YOUR GOAL = Check each line for the string "JSON", then give only how many lines have it.
---------- RECORDS FOR THE EXERCISE ----------
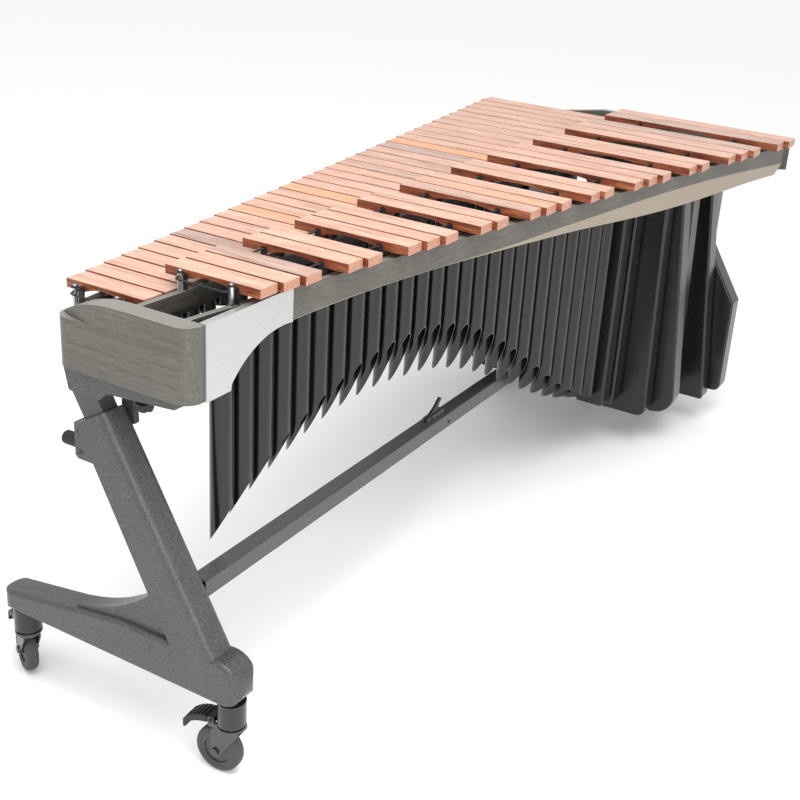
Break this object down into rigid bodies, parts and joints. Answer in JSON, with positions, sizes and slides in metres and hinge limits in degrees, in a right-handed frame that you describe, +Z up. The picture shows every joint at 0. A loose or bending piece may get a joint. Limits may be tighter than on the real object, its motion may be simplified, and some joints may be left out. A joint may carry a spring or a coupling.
{
  "type": "marimba",
  "caption": "Concert marimba with rosewood bars in two rows, graded tube and box resonators, wooden rails and end blocks, and a height-adjustable cast frame on braked swivel casters.",
  "frame": {"origin": "on the floor, under the middle of the whole instrument's outer box", "axes": "+X from the treble (small) end to the bass end, +Y from the audience side to the player's side, +Z up"},
  "size_m": [2.5101, 1.1046, 0.9875],
  "materials": {
    "rosewood": "oiled, planed",
    "frame_oak": "stained oak veneer, satin lacquer",
    "rail_grey": "stained, satin",
    "cord_nylon": "braided nylon, black",
    "post_plastic": "moulded",
    "post_metal": "turned",
    "plate_aluminium": "brushed, anodised",
    "resonator_paint": "satin charcoal paint on aluminium tube",
    "box_paint": "satin black paint on aluminium sheet",
    "leg_powder_coat": "cast aluminium under metallic grey powder coat",
    "tube_steel": "dark anodised flat bar",
    "knob_plastic": "moulded, fine texture",
    "fork_metal": "zinc plated",
    "hub_plastic": "moulded",
    "tyre_rubber": "grey, non-marking",
    "pedal_plastic": "ribbed",
    "hook_steel": "painted"
  },
  "bodies": {
    "base": {"treble_leg_outer_half": "leg_powder_coat", "treble_leg_inner_half": "leg_powder_coat", "bass_leg_outer_half": "leg_powder_coat", "bass_leg_inner_half": "leg_powder_coat", "treble_clamp_block": "leg_powder_coat", "bass_clamp_block": "leg_powder_coat", "crossbar_treble_half": "leg_powder_coat", "crossbar_bass_half": "leg_powder_coat", "caster_housings": "leg_powder_coat"},
    "top_frame": {"treble_end_block": "frame_oak", "bass_end_block": "frame_oak", "corner_plate": "plate_aluminium", "audience_rail_treble": "frame_oak", "audience_rail_bass": "frame_oak", "player_rail": "rail_grey", "natural_post_rails": "rail_grey", "accidental_post_rails": "rail_grey", "natural_cord_posts": "post_plastic", "accidental_cord_posts": "post_plastic", "cord_end_posts": "post_metal", "natural_cord": "cord_nylon", "accidental_cord": "cord_nylon", "natural_bars_octave_1": "rosewood", "natural_bars_octave_2": "rosewood", "natural_bars_octave_3": "rosewood", "natural_bars_octave_4": "rosewood", "natural_bars_octave_5": "rosewood", "accidental_bars_octave_1": "rosewood", "accidental_bars_octave_2": "rosewood", "accidental_bars_octave_3": "rosewood", "accidental_bars_octave_4": "rosewood", "accidental_bars_octave_5": "rosewood", "accidental_resonator_tubes": "resonator_paint", "accidental_resonator_boxes": "box_paint", "natural_resonator_tubes": "resonator_paint", "natural_resonator_boxes": "box_paint", "resonator_rails": "tube_steel", "treble_upper_leg": "leg_powder_coat", "bass_upper_leg": "leg_powder_coat"},
    "crossbar_hook": {"crossbar_hook": "hook_steel"},
    "treble_height_knob": {"treble_height_knob": "knob_plastic"},
    "treble_frame_knob": {"treble_frame_knob": "knob_plastic"},
    "bass_height_knob": {"bass_height_knob": "knob_plastic"},
    "bass_frame_knob": {"bass_frame_knob": "knob_plastic"},
    "treble_front_fork": {"treble_front_fork": "fork_metal"},
    "treble_front_wheel": {"treble_front_hub": "hub_plastic", "treble_front_tyre": "tyre_rubber"},
    "treble_front_brake_pedal": {"treble_front_brake_pedal": "pedal_plastic"},
    "treble_rear_fork": {"treble_rear_fork": "fork_metal"},
    "treble_rear_wheel": {"treble_rear_hub": "hub_plastic", "treble_rear_tyre": "tyre_rubber"},
    "treble_rear_brake_pedal": {"treble_rear_brake_pedal": "pedal_plastic"},
    "bass_front_fork": {"bass_front_fork": "fork_metal"},
    "bass_front_wheel": {"bass_front_hub": "hub_plastic", "bass_front_tyre": "tyre_rubber"},
    "bass_front_brake_pedal": {"bass_front_brake_pedal": "pedal_plastic"},
    "bass_rear_fork": {"bass_rear_fork": "fork_metal"},
    "bass_rear_wheel": {"bass_rear_hub": "hub_plastic", "bass_rear_tyre": "tyre_rubber"},
    "bass_rear_brake_pedal": {"bass_rear_brake_pedal": "pedal_plastic"}
  },
  "joints": [
    {"name": "height_adjust", "type": "slide", "parent": "base", "child": "top_frame", "axis": [0, 0.5, 0.866], "range_m": [-0.02, 0.07]},
    {"name": "crossbar_hook_turn", "type": "hinge", "parent": "base", "child": "crossbar_hook", "pos_m": [-0.2807, -0.0785, 0.4045], "axis": [0, 1, 0], "range_deg": [-60, 0]},
    {"name": "treble_height_knob_turn", "type": "hinge", "parent": "base", "child": "treble_height_knob", "pos_m": [-1.2097, 0.1965, 0.6275], "axis": [0, 1, 0], "range_deg": [0, 360]},
    {"name": "treble_frame_knob_turn", "type": "hinge", "parent": "top_frame", "child": "treble_frame_knob", "pos_m": [-1.2097, 0.0155, 0.7535], "axis": [0, 0, 1], "range_deg": [0, 360]},
    {"name": "bass_height_knob_turn", "type": "hinge", "parent": "base", "child": "bass_height_knob", "pos_m": [1.2097, 0.1965, 0.6275], "axis": [0, 1, 0], "range_deg": [0, 360]},
    {"name": "bass_frame_knob_turn", "type": "hinge", "parent": "top_frame", "child": "bass_frame_knob", "pos_m": [1.2097, 0.0155, 0.7535], "axis": [0, 0, 1], "range_deg": [0, 360]},
    {"name": "treble_front_swivel", "type": "hinge", "parent": "base", "child": "treble_front_fork", "pos_m": [-1.2097, -0.1895, 0.12], "axis": [0, 0, 1], "continuous": true},
    {"name": "treble_front_wheel_spin", "type": "hinge", "parent": "treble_front_fork", "child": "treble_front_wheel", "pos_m": [-1.21162, -0.16207, 0.0515], "axis": [0.9976, 0.0698, 0], "continuous": true},
    {"name": "treble_front_brake_pedal_tilt", "type": "hinge", "parent": "treble_front_fork", "child": "treble_front_brake_pedal", "pos_m": [-1.21235, -0.15159, 0.124], "axis": [0.9976, 0.0698, 0], "range_deg": [-14, 8]},
    {"name": "treble_rear_swivel", "type": "hinge", "parent": "base", "child": "treble_rear_fork", "pos_m": [-1.2097, 0.3665, 0.12], "axis": [0, 0, 1], "continuous": true},
    {"name": "treble_rear_wheel_spin", "type": "hinge", "parent": "treble_rear_fork", "child": "treble_rear_wheel", "pos_m": [-1.19679, 0.39078, 0.0515], "axis": [0.8829, -0.4695, 0], "continuous": true},
    {"name": "treble_rear_brake_pedal_tilt", "type": "hinge", "parent": "treble_rear_fork", "child": "treble_rear_brake_pedal", "pos_m": [-1.19186, 0.40005, 0.124], "axis": [0.8829, -0.4695, 0], "range_deg": [-14, 8]},
    {"name": "bass_front_swivel", "type": "hinge", "parent": "base", "child": "bass_front_fork", "pos_m": [1.2097, -0.1895, 0.12], "axis": [0, 0, 1], "continuous": true},
    {"name": "bass_front_wheel_spin", "type": "hinge", "parent": "bass_front_fork", "child": "bass_front_wheel", "pos_m": [1.20029, -0.16366, 0.0515], "axis": [0.9397, 0.342, 0], "continuous": true},
    {"name": "bass_front_brake_pedal_tilt", "type": "hinge", "parent": "bass_front_fork", "child": "bass_front_brake_pedal", "pos_m": [1.1967, -0.15379, 0.124], "axis": [0.9397, 0.342, 0], "range_deg": [-14, 8]},
    {"name": "bass_rear_swivel", "type": "hinge", "parent": "base", "child": "bass_rear_fork", "pos_m": [1.2097, 0.3665, 0.12], "axis": [0, 0, 1], "continuous": true},
    {"name": "bass_rear_wheel_spin", "type": "hinge", "parent": "bass_rear_fork", "child": "bass_rear_wheel", "pos_m": [1.19202, 0.38757, 0.0515], "axis": [0.766, 0.6428, 0], "continuous": true},
    {"name": "bass_rear_brake_pedal_tilt", "type": "hinge", "parent": "bass_rear_fork", "child": "bass_rear_brake_pedal", "pos_m": [1.18527, 0.39561, 0.124], "axis": [0.766, 0.6428, 0], "range_deg": [-14, 8]}
  ]
}
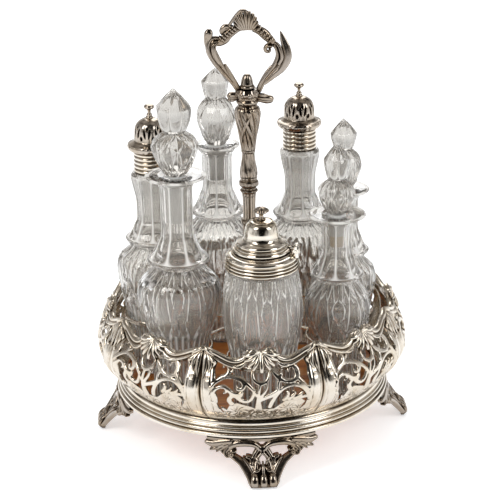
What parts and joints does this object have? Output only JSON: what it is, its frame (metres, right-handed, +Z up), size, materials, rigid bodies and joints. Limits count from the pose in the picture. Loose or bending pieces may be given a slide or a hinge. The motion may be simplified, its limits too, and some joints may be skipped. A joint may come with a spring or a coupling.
{
  "type": "cruet set",
  "caption": "Round footed table stand with a pierced gallery, a column handle and lift-out cut-glass condiment bottles with stoppers, shaker caps and a hinged mustard lid.",
  "frame": {"origin": "on the table under the column, at the bottom centre of the bounding box", "axes": "+Z up along the column; -Y is the front, where the mustard jar stands; +X to the right"},
  "size_m": [0.2558, 0.2558, 0.3448],
  "materials": {
    "silver": "silver plate, bright, dark in the recesses",
    "wood": "polished mahogany",
    "glass": "clear cut glass"
  },
  "bodies": {
    "stand": {"base_moulding": "silver", "floor_board": "wood", "gallery_panel_1": "silver", "gallery_panel_2": "silver", "gallery_panel_3": "silver", "gallery_panel_4": "silver", "gallery_panel_5": "silver", "gallery_panel_6": "silver", "gallery_panel_7": "silver", "gallery_panel_8": "silver", "rim_border_1": "silver", "rim_border_2": "silver", "rim_border_3": "silver", "rim_border_4": "silver", "rim_border_5": "silver", "rim_border_6": "silver", "rim_border_7": "silver", "rim_border_8": "silver", "foot_1": "silver", "foot_2": "silver", "foot_3": "silver", "foot_4": "silver", "column_rod": "silver", "column_knop": "silver", "column_stem": "silver", "column_vase": "silver", "column_washer": "silver", "column_nut": "silver", "handle_loop": "silver", "handle_finial": "silver", "frame_hub": "silver", "mustard_ring": "silver", "soy_ring": "silver", "sauce_ring": "silver", "pepper_ring": "silver", "vinegar_ring": "silver", "sugar_ring": "silver", "oil_ring": "silver"},
    "oil": {"oil_bottle": "glass"},
    "oil_stopper": {"oil_stopper": "glass"},
    "vinegar": {"vinegar_bottle": "glass"},
    "vinegar_stopper": {"vinegar_stopper": "glass"},
    "soy": {"soy_bottle": "glass"},
    "soy_stopper": {"soy_stopper": "glass"},
    "sauce": {"sauce_bottle": "glass"},
    "sauce_stopper": {"sauce_stopper": "glass"},
    "pepper": {"pepper_bottle": "glass", "pepper_collar": "silver"},
    "pepper_cap": {"pepper_cap": "silver"},
    "sugar": {"sugar_bottle": "glass", "sugar_collar": "silver"},
    "sugar_cap": {"sugar_cap": "silver"},
    "mustard": {"mustard_jar": "glass", "mustard_collar": "silver", "hinge_pin": "silver"},
    "mustard_lid": {"mustard_lid": "silver", "lid_button": "silver"}
  },
  "joints": [
    {"name": "oil_lift", "type": "slide", "parent": "stand", "child": "oil", "axis": [0, 0, 1], "range_m": [0, 0.12]},
    {"name": "vinegar_lift", "type": "slide", "parent": "stand", "child": "vinegar", "axis": [0, 0, 1], "range_m": [0, 0.12]},
    {"name": "soy_lift", "type": "slide", "parent": "stand", "child": "soy", "axis": [0, 0, 1], "range_m": [0, 0.12]},
    {"name": "sauce_lift", "type": "slide", "parent": "stand", "child": "sauce", "axis": [0, 0, 1], "range_m": [0, 0.12]},
    {"name": "pepper_lift", "type": "slide", "parent": "stand", "child": "pepper", "axis": [0, 0, 1], "range_m": [0, 0.12]},
    {"name": "sugar_lift", "type": "slide", "parent": "stand", "child": "sugar", "axis": [0, 0, 1], "range_m": [0, 0.12]},
    {"name": "mustard_lift", "type": "slide", "parent": "stand", "child": "mustard", "axis": [0, 0, 1], "range_m": [0, 0.12]},
    {"name": "oil_stopper_lift", "type": "slide", "parent": "oil", "child": "oil_stopper", "axis": [0, 0, 1], "range_m": [0, 0.045]},
    {"name": "vinegar_stopper_lift", "type": "slide", "parent": "vinegar", "child": "vinegar_stopper", "axis": [0, 0, 1], "range_m": [0, 0.036]},
    {"name": "soy_stopper_lift", "type": "slide", "parent": "soy", "child": "soy_stopper", "axis": [0, 0, 1], "range_m": [0, 0.032]},
    {"name": "sauce_stopper_lift", "type": "slide", "parent": "sauce", "child": "sauce_stopper", "axis": [0, 0, 1], "range_m": [0, 0.032]},
    {"name": "pepper_cap_lift", "type": "slide", "parent": "pepper", "child": "pepper_cap", "axis": [0, 0, 1], "range_m": [0, 0.02]},
    {"name": "sugar_cap_lift", "type": "slide", "parent": "sugar", "child": "sugar_cap", "axis": [0, 0, 1], "range_m": [0, 0.02]},
    {"name": "mustard_lid_hinge", "type": "hinge", "parent": "mustard", "child": "mustard_lid", "pos_m": [0.02988, -0.08244, 0.18], "axis": [0.1736, 0.9848, 0], "range_deg": [0, 100]}
  ]
}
----------
OUTPUT OF THE EXERCISE = 2